→ Exercise brief
Extract each line from the entries below that has the string "object" in it.

→ Task inputs
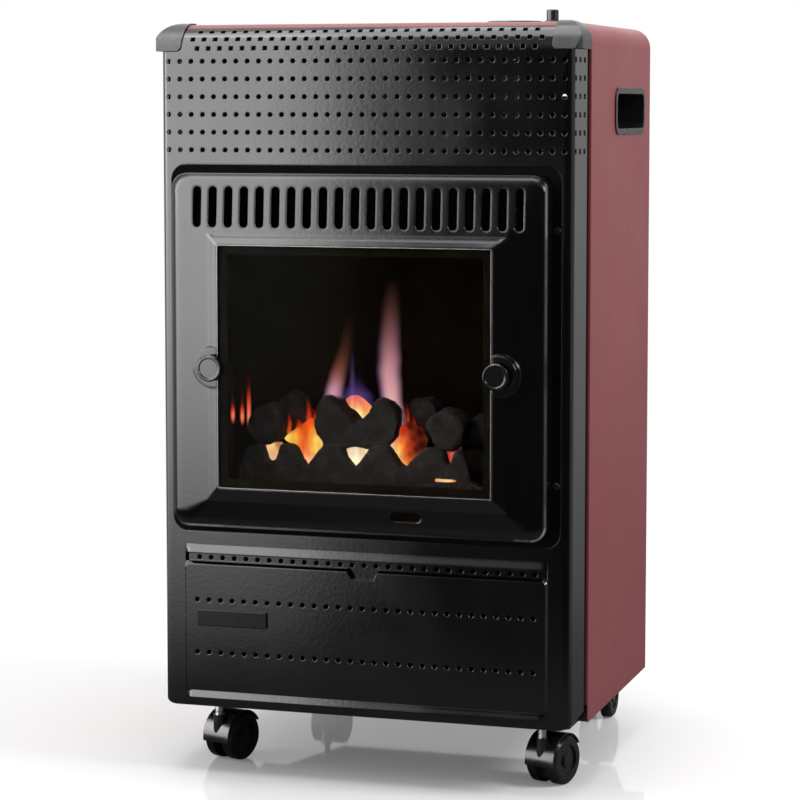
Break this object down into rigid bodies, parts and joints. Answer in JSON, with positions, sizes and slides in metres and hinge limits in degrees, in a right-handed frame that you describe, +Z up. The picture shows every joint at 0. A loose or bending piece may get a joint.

==

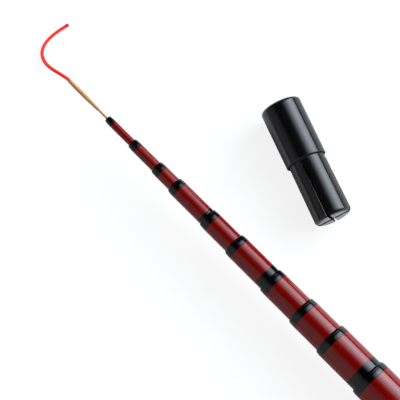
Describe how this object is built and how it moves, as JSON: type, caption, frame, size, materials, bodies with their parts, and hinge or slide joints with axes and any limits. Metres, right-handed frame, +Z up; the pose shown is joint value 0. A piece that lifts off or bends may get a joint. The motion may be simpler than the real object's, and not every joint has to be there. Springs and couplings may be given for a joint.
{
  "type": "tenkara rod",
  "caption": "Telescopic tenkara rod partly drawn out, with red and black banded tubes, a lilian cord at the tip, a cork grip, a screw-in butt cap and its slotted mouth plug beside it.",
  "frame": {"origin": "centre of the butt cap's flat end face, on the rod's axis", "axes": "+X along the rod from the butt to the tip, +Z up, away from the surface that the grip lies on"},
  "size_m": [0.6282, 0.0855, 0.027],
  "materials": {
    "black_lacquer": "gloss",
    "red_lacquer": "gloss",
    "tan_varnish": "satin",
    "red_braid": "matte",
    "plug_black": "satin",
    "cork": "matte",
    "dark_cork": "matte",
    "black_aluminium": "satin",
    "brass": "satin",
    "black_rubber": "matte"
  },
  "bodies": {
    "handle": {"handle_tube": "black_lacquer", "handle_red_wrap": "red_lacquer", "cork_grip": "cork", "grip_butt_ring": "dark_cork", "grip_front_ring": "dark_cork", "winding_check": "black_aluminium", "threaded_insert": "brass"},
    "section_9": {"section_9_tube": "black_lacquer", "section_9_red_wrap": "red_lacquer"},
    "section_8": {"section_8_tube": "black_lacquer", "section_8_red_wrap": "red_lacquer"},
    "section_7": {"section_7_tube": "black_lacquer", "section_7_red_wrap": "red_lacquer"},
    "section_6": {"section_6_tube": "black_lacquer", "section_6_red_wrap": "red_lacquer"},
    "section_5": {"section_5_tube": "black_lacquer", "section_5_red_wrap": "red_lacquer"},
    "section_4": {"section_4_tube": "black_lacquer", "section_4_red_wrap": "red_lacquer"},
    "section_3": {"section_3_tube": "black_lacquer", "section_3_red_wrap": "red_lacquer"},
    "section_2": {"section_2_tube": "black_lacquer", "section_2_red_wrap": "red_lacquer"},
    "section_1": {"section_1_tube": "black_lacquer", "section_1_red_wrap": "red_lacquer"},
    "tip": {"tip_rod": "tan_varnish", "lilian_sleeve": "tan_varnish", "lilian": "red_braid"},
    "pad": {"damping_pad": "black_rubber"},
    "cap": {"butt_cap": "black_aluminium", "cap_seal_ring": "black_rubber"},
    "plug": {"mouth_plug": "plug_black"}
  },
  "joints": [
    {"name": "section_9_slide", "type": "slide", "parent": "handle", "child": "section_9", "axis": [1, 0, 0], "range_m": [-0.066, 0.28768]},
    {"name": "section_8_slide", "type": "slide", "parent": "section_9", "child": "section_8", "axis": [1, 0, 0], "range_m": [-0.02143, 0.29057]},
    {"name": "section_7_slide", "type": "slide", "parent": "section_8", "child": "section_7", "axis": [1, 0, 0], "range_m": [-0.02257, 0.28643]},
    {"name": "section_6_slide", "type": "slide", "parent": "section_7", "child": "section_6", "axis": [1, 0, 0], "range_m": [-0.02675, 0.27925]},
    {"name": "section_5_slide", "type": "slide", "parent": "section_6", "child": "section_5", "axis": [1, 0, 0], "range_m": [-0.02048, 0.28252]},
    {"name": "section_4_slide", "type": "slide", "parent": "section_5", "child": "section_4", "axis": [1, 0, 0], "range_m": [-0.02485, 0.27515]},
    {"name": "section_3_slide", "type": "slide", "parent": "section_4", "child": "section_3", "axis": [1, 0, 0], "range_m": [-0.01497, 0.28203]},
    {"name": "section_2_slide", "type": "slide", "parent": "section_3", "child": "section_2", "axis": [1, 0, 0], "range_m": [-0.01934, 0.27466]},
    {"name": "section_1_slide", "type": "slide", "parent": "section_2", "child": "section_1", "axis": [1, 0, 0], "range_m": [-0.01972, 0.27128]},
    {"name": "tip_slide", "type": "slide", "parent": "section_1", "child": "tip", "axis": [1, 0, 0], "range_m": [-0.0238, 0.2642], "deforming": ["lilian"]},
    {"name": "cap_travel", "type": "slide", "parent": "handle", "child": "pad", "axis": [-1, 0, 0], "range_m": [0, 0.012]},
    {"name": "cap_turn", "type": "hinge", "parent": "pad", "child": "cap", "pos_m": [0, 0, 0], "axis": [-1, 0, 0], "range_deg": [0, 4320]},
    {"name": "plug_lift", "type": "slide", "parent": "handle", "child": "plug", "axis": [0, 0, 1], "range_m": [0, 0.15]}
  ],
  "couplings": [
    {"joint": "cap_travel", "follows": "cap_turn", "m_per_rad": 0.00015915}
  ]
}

→ Result of this exercise
Break this object down into rigid bodies, parts and joints. Answer in JSON, with positions, sizes and slides in metres and hinge limits in degrees, in a right-handed frame that you describe, +Z up. The picture shows every joint at 0. A loose or bending piece may get a joint.
Describe how this object is built and how it moves, as JSON: type, caption, frame, size, materials, bodies with their parts, and hinge or slide joints with axes and any limits. Metres, right-handed frame, +Z up; the pose shown is joint value 0. A piece that lifts off or bends may get a joint. The motion may be simpler than the real object's, and not every joint has to be there. Springs and couplings may be given for a joint.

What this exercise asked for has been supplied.